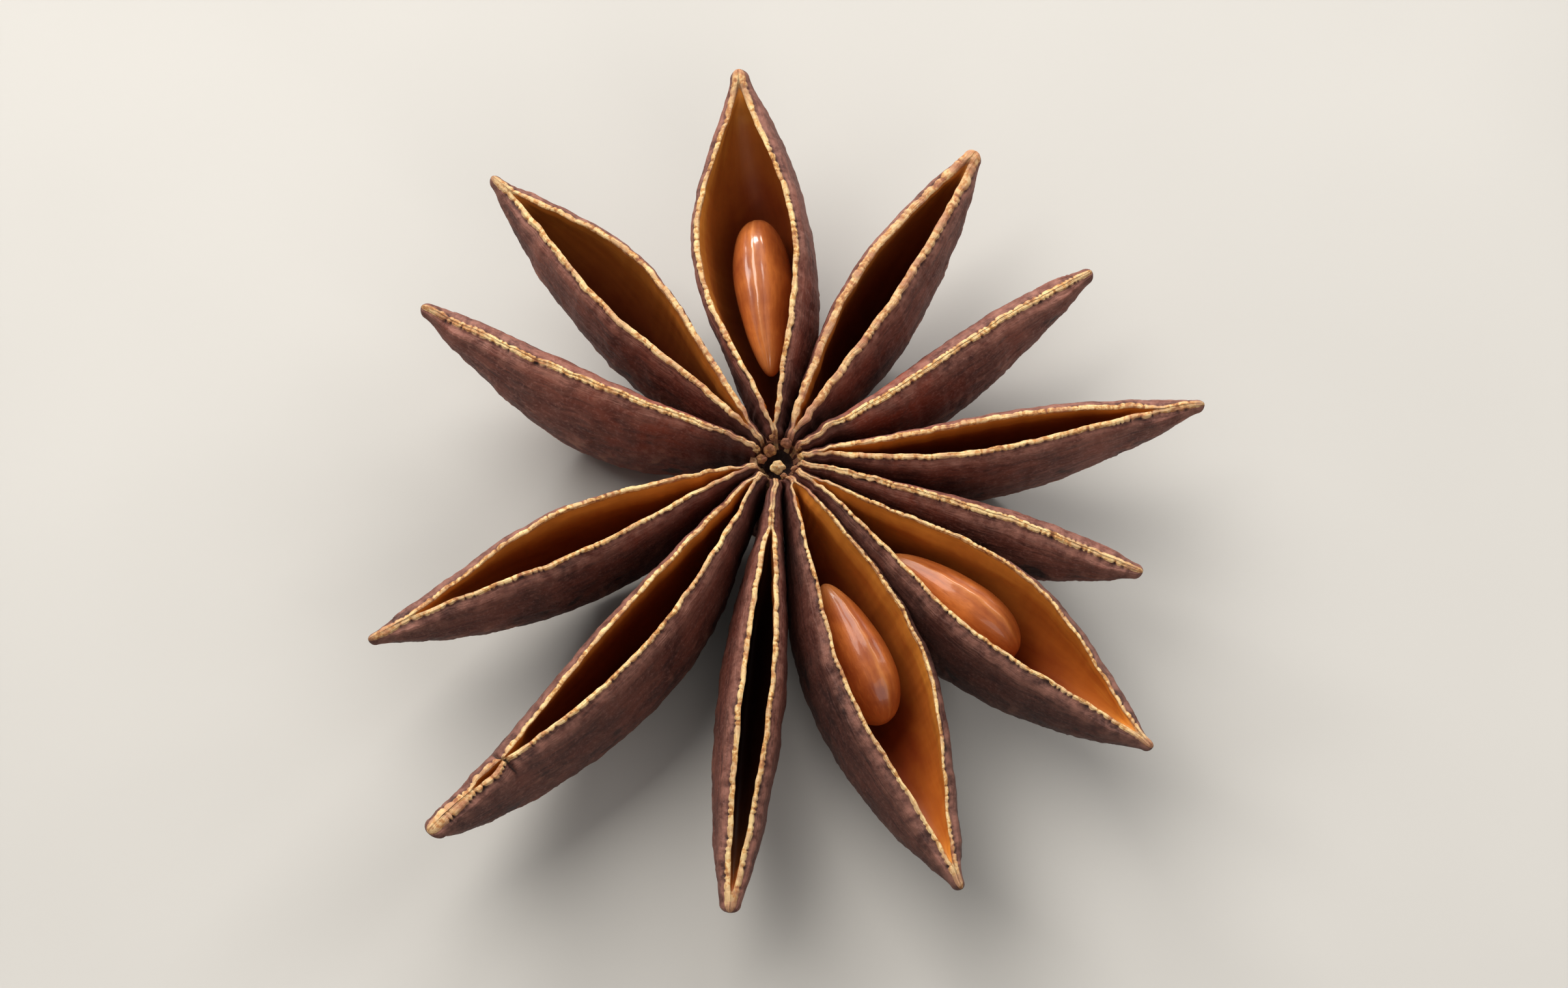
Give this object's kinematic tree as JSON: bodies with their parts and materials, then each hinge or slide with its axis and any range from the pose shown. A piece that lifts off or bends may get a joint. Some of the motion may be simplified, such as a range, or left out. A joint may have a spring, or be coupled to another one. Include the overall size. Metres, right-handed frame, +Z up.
{
  "type": "star anise",
  "caption": "Dried star anise: woody boat-shaped pods round a short column, some gaping and still holding a glossy oval seed.",
  "frame": {"origin": "middle of the bounding box, on the ground that the keels rest on", "axes": "+Z up out of the open side of the pods; +Y towards the pod at the top of the star as it is seen from above, +X to the right of it"},
  "size_m": [0.0396, 0.0415, 0.0088],
  "materials": {
    "husk": "dry woody skin, matte outside and satin inside",
    "seed": "smooth glossy seed coat"
  },
  "bodies": {
    "root": {"husk": "husk", "seed_1": "seed", "seed_2": "seed", "seed_3": "seed"}
  },
  "joints": []
}
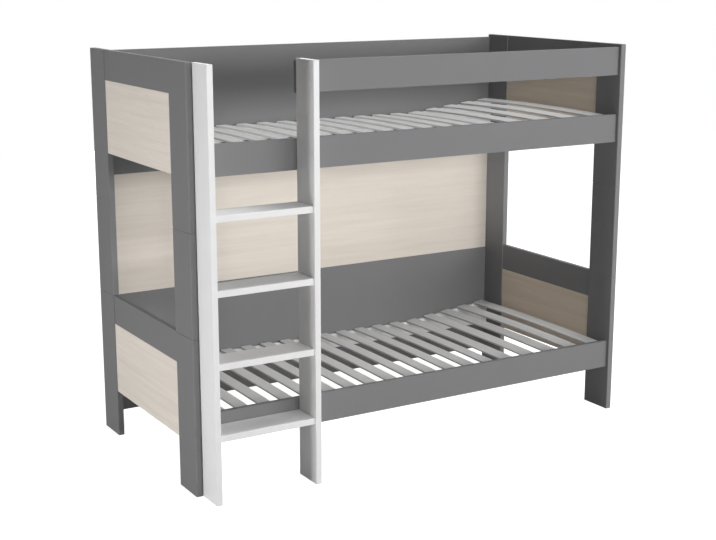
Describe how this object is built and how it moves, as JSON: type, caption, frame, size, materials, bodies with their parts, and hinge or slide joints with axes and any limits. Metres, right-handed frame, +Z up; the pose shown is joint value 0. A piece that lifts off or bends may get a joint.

_ _ _

## GIVEN REQUEST:
Would you reproduce all the entries exactly?

## COMPLETE RESPONSE:
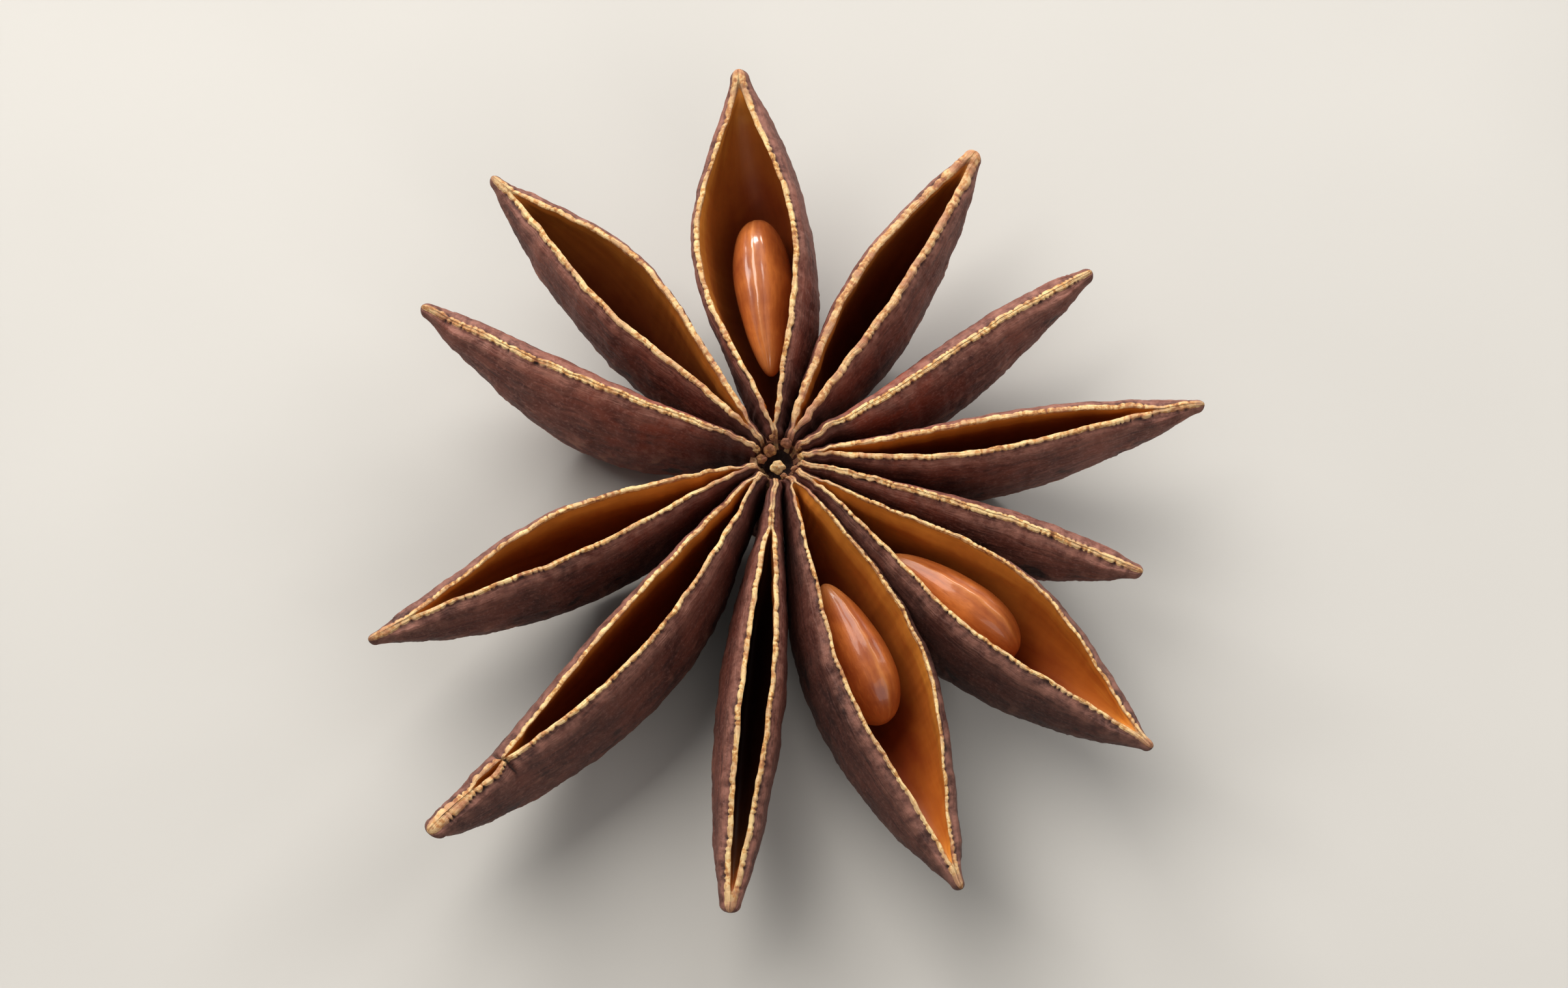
Give this object's kinematic tree as JSON: bodies with their parts and materials, then each hinge or slide with its axis and any range from the pose shown. A piece that lifts off or bends may get a joint. Some of the motion may be simplified, such as a range, or left out. A joint may have a spring, or be coupled to another one. Include the overall size. Metres, right-handed frame, +Z up.
{
  "type": "star anise",
  "caption": "Dried star anise: woody boat-shaped pods round a short column, some gaping and still holding a glossy oval seed.",
  "frame": {"origin": "middle of the bounding box, on the ground that the keels rest on", "axes": "+Z up out of the open side of the pods; +Y towards the pod at the top of the star as it is seen from above, +X to the right of it"},
  "size_m": [0.0396, 0.0415, 0.0088],
  "materials": {
    "husk": "dry woody skin, matte outside and satin inside",
    "seed": "smooth glossy seed coat"
  },
  "bodies": {
    "root": {"husk": "husk", "seed_1": "seed", "seed_2": "seed", "seed_3": "seed"}
  },
  "joints": []
}
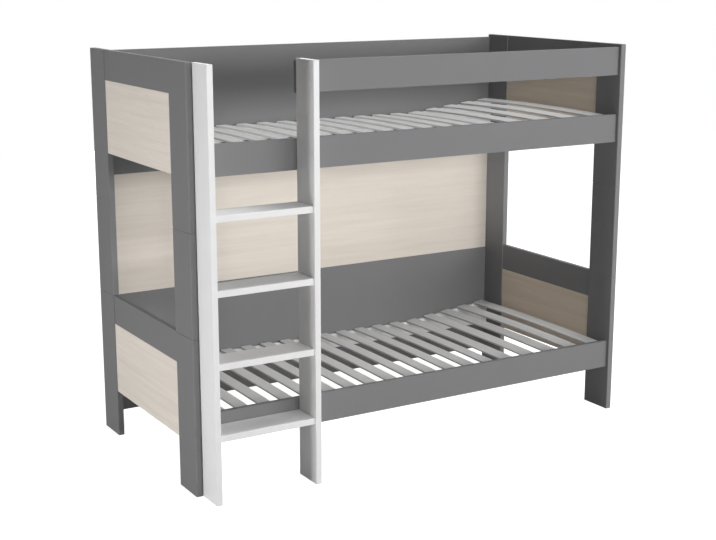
Describe how this object is built and how it moves, as JSON: type, caption, frame, size, materials, bodies with their parts, and hinge or slide joints with axes and any limits. Metres, right-handed frame, +Z up; the pose shown is joint value 0. A piece that lifts off or bends may get a joint.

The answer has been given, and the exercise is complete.